A partner at Esterly, Schneider & Associates Inc., Melissa Higbie has helped to shape the look and feel of the Springfield area since 1993.
Higbie says one of the Springfield-based architecture firm’s central tenets is to design concepts that allow businesses to realize the greatest return on their investment possible.
“Over the years, I have been able to design businesses and organizations to their best potential and also have been able to watch them flourish in their industry,” she says. “Knowing that I was able to be a part of their success and help them lay the foundation they needed to succeed is something I take great pride in every day.”
A 1993 architecture graduate of Kansas State University, Higbie is a trailblazer in her industry.
In her graduating class, she says only eight women were in the field of study with her. Higbie worked her way up to her proudest accomplishment of earning her architectural license after growing up on the family farm in Kansas.
“With hard work and perseverance, you can truly achieve your dreams as a woman in your industry,” says Higbie.
Higbie is involved with several industry organizations, including the Construction Specifications Institute, Missouri Heartland Chapter of the U.S. Green Building Council, the National Association of Housing and Redevelopment Officials and the Springfield Contractors Association.

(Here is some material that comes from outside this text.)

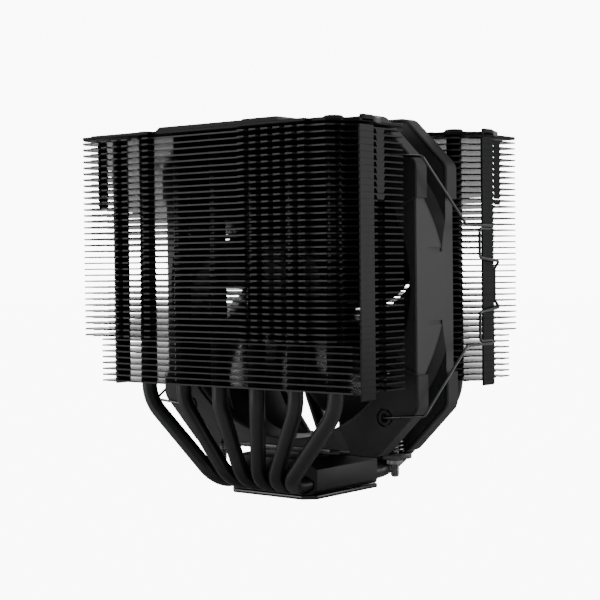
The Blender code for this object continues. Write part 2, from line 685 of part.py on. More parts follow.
def add_clips(paints, fan):
    """Each clip turns on the upright line through its two fan holes."""
    for name, side in (("wire_clip_left", -1), ("wire_clip_right", 1)):
        axis = Vector((side * HOLE_OFFSET, -PAD_FACE + CLIP_STUB / 3, 0.0))
        corners = [Vector(point) - axis for point in clip_route(side)]
        reach = [min((b - a).length, (c - b).length) for a, b, c in zip(corners, corners[1:], corners[2:])]
        turns = [(a - b).angle(c - b) for a, b, c in zip(corners, corners[1:], corners[2:])]
        radii = [min(WIRE_BEND, 0.45 * length * math.tan(turn / 2)) for length, turn in zip(reach, turns)]
        curve = wire_curve(name, rounded_path(corners, radii, 2), WIRE_RADIUS, 1)
        place(name, curve, paints["bright"], axis, fan)


def make_paints():
    return {
        "fin": make_material("fin_black", (0.022, 0.022, 0.024), 0.6, 0.42),
        "top": make_material("top_black", (0.03, 0.03, 0.032), 0.7, 0.3),
        "pipe": make_material("pipe_black", (0.03, 0.03, 0.033), 0.5, 0.35),
        "nickel": make_material("nickel_plate", (0.62, 0.6, 0.56), 1.0, 0.18),
        "block": make_material("block_black", (0.025, 0.025, 0.027), 0.5, 0.4),
        "steel": make_material("bar_black", (0.04, 0.04, 0.043), 0.8, 0.35),
        "dark_steel": make_material("ring_steel", (0.18, 0.18, 0.19), 1.0, 0.35),
        "bright": make_material("bright_steel", (0.75, 0.75, 0.76), 1.0, 0.2),
        "fan": make_material("fan_plastic", (0.045, 0.045, 0.048), 0.0, 0.5),
        "pad": make_material("pad_rubber", (0.015, 0.015, 0.016), 0.0, 0.8),
        "blade": make_material("blade_plastic", (0.03, 0.03, 0.032), 0.0, 0.45),
        "magnet": make_material("magnet_ferrite", (0.05, 0.045, 0.042), 0.1, 0.7),
        "bronze": make_material("bearing_bronze", (0.5, 0.34, 0.18), 1.0, 0.35),
        "board": make_material("board_green", (0.02, 0.09, 0.04), 0.0, 0.5),
        "copper": make_material("coil_copper", (0.6, 0.28, 0.14), 0.9, 0.4),
    }


def main():
    clear_scene()
    paints = make_paints()
    add_tower("front", FRONT_TOWER_Y, LOWER_FRONT_CUT, 0.0, paints)
    add_tower("rear", REAR_TOWER_Y, None, LOWER_REAR_CUT, paints)
    add_pipes(paints)
    add_base(paints)
    add_bar(paints)
    add_spring_screws(paints)
    fan = bpy.data.objects.new("fan_axis", None)
    fan.location = (0.0, 0.0, FAN_CENTRE_Z)
    bpy.context.scene.collection.objects.link(fan)
    add_fan_frame(paints, fan)
    add_fan_pads(paints, fan)
    add_motor(paints, fan)
    add_rotor(paints, fan)
    add_clips(paints, fan)


main()
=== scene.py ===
import json
import math

import bmesh
import bpy
import numpy as np
from mathutils import Matrix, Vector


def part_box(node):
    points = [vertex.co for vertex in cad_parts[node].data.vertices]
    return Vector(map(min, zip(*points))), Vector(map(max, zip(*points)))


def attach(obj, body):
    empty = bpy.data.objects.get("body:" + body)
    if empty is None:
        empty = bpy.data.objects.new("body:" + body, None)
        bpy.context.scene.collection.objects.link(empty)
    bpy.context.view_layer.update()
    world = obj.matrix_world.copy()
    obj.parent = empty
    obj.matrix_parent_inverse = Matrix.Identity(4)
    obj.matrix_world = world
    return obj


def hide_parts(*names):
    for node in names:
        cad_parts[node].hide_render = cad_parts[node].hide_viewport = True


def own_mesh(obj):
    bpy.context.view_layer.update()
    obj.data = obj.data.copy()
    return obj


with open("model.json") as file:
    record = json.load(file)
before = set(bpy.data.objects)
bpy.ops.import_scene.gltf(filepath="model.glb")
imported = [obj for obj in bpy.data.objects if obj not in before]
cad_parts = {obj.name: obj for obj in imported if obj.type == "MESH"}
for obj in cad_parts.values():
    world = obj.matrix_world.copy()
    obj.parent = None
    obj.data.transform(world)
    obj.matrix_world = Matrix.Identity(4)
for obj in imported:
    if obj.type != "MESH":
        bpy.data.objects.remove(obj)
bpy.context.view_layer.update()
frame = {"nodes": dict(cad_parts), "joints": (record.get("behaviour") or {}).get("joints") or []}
box = {name: [np.array(corner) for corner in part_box(name)] for name in frame["nodes"]}
turnOnce = 2 * math.pi
print("frame loaded")


# joins (points, faces) surfaces into one mesh and points its faces outwards
def makeMesh(name, surfaces, sharpAngle=32):
    points, faces, start = [], [], 0
    for surfacePoints, surfaceFaces in surfaces:
        points.append(np.asarray(surfacePoints, float).reshape(-1, 3))
        faces += [[int(corner) + start for corner in face] for face in surfaceFaces]
        start += len(points[-1])
    mesh = bpy.data.meshes.new(name)
    mesh.from_pydata(np.concatenate(points).tolist(), [], faces)
    work = bmesh.new()
    work.from_mesh(mesh)
    bmesh.ops.recalc_face_normals(work, faces=work.faces)
    work.to_mesh(mesh)
    work.free()
    mesh.shade_smooth()
    mesh.set_sharp_from_angle(angle=math.radians(sharpAngle))
    return mesh


# puts a mesh into the scene as a piece that rides on a body and stands for CAD nodes
def addPiece(name, mesh, paint, body, stands=()):
    mesh.materials.clear()
    mesh.materials.append(paint)
    piece = bpy.data.objects.new(name, mesh)
    bpy.context.scene.collection.objects.link(piece)
    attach(piece, body)
    if stands:
        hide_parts(*stands)
    return piece


# quads between neighbouring rows and columns of a grid; either way may close on itself
def gridFaces(rows, columns, closeRows=False, closeColumns=False):
    i, j = np.meshgrid(np.arange(rows - (not closeRows)), np.arange(columns - (not closeColumns)), indexing="ij")
    below, beside = (i + 1) % rows, (j + 1) % columns
    corners = [i * columns + j, i * columns + beside, below * columns + beside, below * columns + j]
    return np.stack(corners, axis=-1).reshape(-1, 4).tolist()


def endCaps(rows, columns):
    return [list(range(columns)), list(range((rows - 1) * columns, rows * columns))]


def unit(vectors):
    return vectors / np.linalg.norm(vectors, axis=-1, keepdims=True)


# a closed profile carried along a path: each ring stands square to the path, both ends capped
def carry(path, profile, across):
    steps = unit(np.diff(path, axis=0))
    along = unit(np.concatenate([steps[:1], steps[:-1] + steps[1:], steps[-1:]]))
    side = unit(np.cross(along, np.asarray(across, float)))
    lift = np.cross(side, along)
    points = path[:, None] + profile[None, :, :1] * side[:, None] + profile[None, :, 1:] * lift[:, None]
    size = len(path), len(profile)
    return points.reshape(-1, 3), gridFaces(*size, False, True) + endCaps(*size)


# circle of a radius r: (r cos a, r sin a)
def circle(radius, sides, start=0.0):
    angle = start + turnOnce * np.arange(sides) / sides
    return np.stack([radius * np.cos(angle), radius * np.sin(angle)], axis=-1)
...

She’s also active with area nonprofits, such as The Springfield Little Theatre, Developmental Center of the Ozarks and, most recently, the Foundation for Springfield Public Schools’ advisory council.
“I have had the privilege, through our firm, to contribute to so many great organizations throughout our community on many different levels,” Higbie says. “Finding out more about how our community’s nonprofits are impacting our region is always very humbling. Being able to help them make a difference is something for which I am very grateful and appreciative.”
As a member of the Springfield Little Theatre Board of Directors, Higbie has used her skills as an architect in efforts to preserve the historic Landers Theatre.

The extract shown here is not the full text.